Task:
Line by line, reproduce exactly the beginning of the listing below, ending with the line that contains "from math import atan, cos, degrees, radians, tan" and adding nothing.

>> begin Provided material

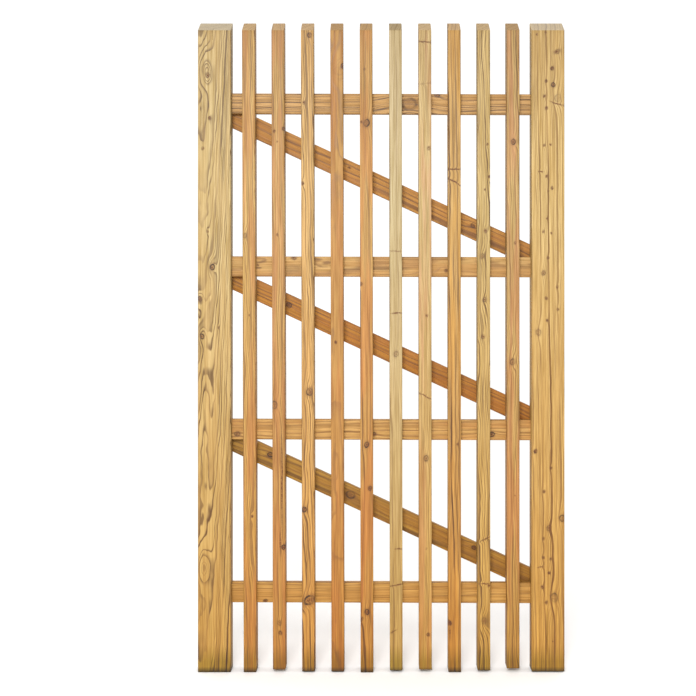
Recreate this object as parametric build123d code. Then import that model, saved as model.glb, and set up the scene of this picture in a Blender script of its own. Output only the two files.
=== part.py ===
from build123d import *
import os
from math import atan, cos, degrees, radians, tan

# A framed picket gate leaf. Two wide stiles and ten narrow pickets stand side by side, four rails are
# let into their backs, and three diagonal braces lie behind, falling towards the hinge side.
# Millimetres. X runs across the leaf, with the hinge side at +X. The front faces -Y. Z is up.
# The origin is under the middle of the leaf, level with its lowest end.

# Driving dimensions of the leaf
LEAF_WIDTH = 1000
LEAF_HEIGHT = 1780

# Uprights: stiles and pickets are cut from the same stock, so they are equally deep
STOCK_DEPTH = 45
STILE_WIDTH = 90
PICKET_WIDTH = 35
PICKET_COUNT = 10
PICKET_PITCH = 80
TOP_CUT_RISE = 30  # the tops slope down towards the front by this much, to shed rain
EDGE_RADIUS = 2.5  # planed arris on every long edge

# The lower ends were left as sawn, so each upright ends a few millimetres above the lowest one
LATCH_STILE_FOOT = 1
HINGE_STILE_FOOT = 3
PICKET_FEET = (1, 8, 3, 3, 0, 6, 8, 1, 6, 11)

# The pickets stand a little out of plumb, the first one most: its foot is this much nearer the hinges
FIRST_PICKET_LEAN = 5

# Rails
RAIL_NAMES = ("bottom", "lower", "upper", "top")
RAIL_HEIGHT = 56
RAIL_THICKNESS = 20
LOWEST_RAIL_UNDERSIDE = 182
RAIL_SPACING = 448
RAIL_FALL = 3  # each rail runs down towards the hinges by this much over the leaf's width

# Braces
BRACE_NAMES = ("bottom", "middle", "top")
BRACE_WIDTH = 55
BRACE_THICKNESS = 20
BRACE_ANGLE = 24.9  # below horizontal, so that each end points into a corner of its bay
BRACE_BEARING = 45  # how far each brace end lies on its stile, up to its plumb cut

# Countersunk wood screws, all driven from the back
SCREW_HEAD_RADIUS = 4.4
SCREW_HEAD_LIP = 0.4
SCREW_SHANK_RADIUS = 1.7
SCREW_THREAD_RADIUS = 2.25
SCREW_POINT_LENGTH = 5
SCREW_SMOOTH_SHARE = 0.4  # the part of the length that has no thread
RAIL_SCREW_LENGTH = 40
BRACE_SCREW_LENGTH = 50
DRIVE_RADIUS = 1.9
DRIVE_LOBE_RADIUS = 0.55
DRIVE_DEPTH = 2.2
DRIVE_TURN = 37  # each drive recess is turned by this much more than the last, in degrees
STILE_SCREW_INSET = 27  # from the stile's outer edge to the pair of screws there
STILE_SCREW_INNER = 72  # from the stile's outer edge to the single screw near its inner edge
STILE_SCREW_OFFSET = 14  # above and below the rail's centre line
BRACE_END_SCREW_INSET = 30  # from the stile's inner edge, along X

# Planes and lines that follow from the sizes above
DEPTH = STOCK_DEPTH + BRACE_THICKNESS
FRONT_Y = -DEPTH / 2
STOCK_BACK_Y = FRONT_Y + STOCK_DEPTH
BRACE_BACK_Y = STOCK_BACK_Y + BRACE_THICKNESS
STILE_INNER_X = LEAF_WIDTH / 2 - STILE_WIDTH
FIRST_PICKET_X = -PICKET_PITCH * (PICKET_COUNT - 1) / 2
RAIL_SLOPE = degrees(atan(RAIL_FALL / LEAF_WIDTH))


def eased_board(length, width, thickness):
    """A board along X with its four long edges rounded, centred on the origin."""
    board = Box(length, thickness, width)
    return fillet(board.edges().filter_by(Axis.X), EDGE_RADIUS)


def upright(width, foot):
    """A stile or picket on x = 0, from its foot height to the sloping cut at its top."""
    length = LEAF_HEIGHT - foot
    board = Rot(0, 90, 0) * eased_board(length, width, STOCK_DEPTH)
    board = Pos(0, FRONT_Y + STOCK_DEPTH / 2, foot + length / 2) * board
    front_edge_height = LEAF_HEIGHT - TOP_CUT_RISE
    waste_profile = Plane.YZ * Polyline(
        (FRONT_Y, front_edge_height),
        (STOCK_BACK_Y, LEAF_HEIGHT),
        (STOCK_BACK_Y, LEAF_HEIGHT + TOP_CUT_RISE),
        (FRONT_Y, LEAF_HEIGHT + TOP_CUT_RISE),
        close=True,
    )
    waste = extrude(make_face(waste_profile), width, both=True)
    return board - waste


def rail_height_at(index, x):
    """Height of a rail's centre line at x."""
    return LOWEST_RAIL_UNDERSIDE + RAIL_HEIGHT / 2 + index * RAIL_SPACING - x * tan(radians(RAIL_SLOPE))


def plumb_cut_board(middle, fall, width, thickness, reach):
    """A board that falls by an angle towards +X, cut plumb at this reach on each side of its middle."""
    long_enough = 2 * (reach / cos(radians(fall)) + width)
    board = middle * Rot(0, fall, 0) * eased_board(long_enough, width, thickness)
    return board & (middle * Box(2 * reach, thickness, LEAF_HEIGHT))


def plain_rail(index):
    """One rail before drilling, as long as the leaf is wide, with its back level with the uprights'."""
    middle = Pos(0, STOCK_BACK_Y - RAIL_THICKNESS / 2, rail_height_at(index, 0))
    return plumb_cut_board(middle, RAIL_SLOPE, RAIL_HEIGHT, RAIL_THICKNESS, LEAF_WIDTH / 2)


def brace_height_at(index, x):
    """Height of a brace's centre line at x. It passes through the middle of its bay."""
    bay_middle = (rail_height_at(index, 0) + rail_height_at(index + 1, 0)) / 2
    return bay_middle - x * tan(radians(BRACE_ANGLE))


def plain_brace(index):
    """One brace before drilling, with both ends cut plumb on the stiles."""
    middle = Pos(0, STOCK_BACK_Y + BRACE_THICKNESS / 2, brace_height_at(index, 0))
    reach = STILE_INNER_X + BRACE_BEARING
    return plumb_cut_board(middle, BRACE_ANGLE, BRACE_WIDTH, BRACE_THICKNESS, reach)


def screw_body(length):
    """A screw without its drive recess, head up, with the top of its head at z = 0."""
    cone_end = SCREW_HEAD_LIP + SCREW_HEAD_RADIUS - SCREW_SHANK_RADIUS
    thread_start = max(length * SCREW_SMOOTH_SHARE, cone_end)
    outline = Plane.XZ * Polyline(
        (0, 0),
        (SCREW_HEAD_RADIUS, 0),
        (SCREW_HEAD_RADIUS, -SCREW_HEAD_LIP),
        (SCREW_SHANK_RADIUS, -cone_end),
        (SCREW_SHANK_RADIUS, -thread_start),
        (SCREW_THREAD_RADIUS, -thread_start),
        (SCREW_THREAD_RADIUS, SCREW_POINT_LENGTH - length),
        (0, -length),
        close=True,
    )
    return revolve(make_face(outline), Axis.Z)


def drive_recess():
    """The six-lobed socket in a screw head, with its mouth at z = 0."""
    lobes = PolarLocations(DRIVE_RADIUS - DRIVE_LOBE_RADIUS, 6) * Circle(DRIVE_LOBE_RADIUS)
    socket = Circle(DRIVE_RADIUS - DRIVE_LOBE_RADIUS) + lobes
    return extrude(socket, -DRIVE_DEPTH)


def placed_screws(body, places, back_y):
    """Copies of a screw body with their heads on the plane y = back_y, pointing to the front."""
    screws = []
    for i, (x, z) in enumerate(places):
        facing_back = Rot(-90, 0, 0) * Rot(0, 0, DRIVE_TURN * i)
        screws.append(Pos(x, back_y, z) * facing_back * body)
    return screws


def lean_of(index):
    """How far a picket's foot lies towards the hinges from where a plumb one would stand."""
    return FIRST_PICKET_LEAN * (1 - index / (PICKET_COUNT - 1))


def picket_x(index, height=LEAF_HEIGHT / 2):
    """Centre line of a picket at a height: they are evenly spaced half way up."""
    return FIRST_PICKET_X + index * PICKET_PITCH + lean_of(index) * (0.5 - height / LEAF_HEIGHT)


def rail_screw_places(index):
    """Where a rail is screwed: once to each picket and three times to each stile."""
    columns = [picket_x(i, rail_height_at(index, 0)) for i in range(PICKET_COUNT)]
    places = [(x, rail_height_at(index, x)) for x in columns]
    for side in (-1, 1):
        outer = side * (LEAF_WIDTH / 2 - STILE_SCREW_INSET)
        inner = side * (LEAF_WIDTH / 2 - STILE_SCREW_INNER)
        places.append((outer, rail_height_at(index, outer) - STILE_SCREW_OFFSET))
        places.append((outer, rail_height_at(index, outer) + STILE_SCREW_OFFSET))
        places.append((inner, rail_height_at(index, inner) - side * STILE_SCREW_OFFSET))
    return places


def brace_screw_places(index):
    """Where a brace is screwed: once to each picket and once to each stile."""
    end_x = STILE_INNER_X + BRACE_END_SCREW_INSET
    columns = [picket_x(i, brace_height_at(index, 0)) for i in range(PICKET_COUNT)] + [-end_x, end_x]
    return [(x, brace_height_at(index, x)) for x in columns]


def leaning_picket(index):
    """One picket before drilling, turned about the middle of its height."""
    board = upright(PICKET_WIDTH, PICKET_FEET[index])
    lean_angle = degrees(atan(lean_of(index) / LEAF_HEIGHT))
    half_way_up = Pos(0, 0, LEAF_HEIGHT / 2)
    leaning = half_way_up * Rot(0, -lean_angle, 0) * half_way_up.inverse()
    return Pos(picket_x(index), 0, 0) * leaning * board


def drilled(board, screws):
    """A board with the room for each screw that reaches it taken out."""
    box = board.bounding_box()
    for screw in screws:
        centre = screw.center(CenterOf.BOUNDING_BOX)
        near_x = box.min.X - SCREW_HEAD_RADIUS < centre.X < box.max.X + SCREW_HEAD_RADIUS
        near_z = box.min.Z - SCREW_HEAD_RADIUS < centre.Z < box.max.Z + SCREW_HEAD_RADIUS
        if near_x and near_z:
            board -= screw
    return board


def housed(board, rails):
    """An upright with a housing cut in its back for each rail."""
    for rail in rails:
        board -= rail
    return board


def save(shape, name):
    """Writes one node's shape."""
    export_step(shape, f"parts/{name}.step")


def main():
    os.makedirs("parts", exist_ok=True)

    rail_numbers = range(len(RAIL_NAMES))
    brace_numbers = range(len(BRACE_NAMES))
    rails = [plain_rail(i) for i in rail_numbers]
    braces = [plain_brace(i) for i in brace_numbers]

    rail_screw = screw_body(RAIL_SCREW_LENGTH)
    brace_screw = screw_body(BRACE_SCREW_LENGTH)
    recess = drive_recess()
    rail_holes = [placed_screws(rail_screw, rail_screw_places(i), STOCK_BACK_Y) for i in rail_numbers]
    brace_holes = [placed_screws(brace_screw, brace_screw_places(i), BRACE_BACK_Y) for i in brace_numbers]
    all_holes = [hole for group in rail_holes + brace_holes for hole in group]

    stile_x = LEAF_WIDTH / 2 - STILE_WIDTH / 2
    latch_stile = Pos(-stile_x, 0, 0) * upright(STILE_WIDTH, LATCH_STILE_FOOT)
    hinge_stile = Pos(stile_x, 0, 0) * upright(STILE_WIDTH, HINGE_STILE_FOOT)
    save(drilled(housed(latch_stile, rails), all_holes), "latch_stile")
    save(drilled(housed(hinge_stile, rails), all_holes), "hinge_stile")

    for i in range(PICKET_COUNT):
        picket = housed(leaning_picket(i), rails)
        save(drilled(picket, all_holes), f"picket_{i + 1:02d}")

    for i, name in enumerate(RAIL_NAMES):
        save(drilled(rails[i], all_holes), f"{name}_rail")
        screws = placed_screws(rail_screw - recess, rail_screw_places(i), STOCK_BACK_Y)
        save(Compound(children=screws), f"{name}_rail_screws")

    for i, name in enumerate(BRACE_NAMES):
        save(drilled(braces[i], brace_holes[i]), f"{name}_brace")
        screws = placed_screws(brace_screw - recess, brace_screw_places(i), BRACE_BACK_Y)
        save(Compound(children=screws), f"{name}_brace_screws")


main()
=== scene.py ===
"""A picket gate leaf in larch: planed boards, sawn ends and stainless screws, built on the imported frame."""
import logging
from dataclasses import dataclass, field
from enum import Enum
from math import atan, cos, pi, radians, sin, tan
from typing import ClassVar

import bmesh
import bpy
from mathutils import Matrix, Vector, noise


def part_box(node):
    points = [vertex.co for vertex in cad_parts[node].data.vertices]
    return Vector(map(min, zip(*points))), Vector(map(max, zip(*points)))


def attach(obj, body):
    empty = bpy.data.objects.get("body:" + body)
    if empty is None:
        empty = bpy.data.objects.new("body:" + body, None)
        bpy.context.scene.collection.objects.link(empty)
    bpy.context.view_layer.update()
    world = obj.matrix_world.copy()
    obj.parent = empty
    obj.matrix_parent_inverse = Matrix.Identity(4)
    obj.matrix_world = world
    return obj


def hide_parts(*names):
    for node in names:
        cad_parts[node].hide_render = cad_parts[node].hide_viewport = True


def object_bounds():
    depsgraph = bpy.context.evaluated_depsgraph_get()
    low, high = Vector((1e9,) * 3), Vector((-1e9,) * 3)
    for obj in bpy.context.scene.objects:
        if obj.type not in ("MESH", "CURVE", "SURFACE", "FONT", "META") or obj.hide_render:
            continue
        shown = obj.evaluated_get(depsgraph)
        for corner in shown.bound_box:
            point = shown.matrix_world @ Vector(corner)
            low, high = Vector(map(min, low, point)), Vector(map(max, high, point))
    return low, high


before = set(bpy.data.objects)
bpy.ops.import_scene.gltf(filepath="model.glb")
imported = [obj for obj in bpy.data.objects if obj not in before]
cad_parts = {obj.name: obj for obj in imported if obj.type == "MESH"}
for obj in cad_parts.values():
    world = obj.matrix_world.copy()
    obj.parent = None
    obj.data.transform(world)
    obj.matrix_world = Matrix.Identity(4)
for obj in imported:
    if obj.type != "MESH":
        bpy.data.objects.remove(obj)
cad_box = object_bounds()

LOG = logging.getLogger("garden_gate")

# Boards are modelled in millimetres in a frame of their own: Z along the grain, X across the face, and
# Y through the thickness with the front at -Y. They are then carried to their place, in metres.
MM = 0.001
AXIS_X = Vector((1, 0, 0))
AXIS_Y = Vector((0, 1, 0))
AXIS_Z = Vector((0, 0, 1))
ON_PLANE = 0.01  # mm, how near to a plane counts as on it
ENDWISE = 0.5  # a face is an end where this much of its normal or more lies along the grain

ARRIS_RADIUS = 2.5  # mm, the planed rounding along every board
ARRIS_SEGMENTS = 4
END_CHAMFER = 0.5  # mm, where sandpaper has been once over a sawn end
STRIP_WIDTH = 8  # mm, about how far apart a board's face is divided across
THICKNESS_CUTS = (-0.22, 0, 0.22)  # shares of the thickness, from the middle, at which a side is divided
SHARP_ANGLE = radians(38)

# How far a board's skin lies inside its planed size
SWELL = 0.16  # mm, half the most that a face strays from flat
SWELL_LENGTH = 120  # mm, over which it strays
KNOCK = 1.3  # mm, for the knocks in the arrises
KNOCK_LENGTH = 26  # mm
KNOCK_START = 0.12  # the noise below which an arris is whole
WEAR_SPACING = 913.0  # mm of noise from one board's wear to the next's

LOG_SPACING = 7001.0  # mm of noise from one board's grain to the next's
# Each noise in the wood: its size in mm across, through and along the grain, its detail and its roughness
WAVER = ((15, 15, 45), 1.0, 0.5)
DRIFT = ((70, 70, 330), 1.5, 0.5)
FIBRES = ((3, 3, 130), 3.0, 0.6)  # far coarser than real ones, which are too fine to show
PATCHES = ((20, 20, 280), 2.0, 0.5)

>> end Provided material

Reply:
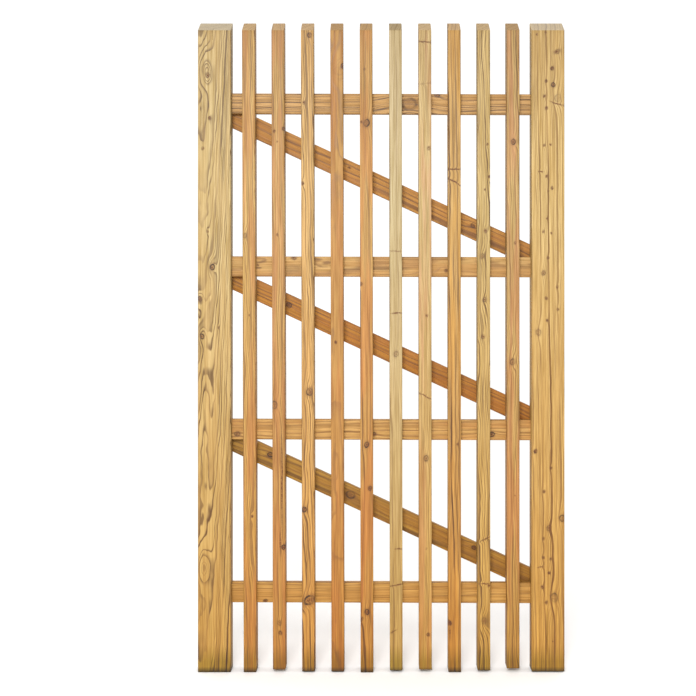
Recreate this object as parametric build123d code. Then import that model, saved as model.glb, and set up the scene of this picture in a Blender script of its own. Output only the two files.
=== part.py ===
from build123d import *
import os
from math import atan, cos, degrees, radians, tan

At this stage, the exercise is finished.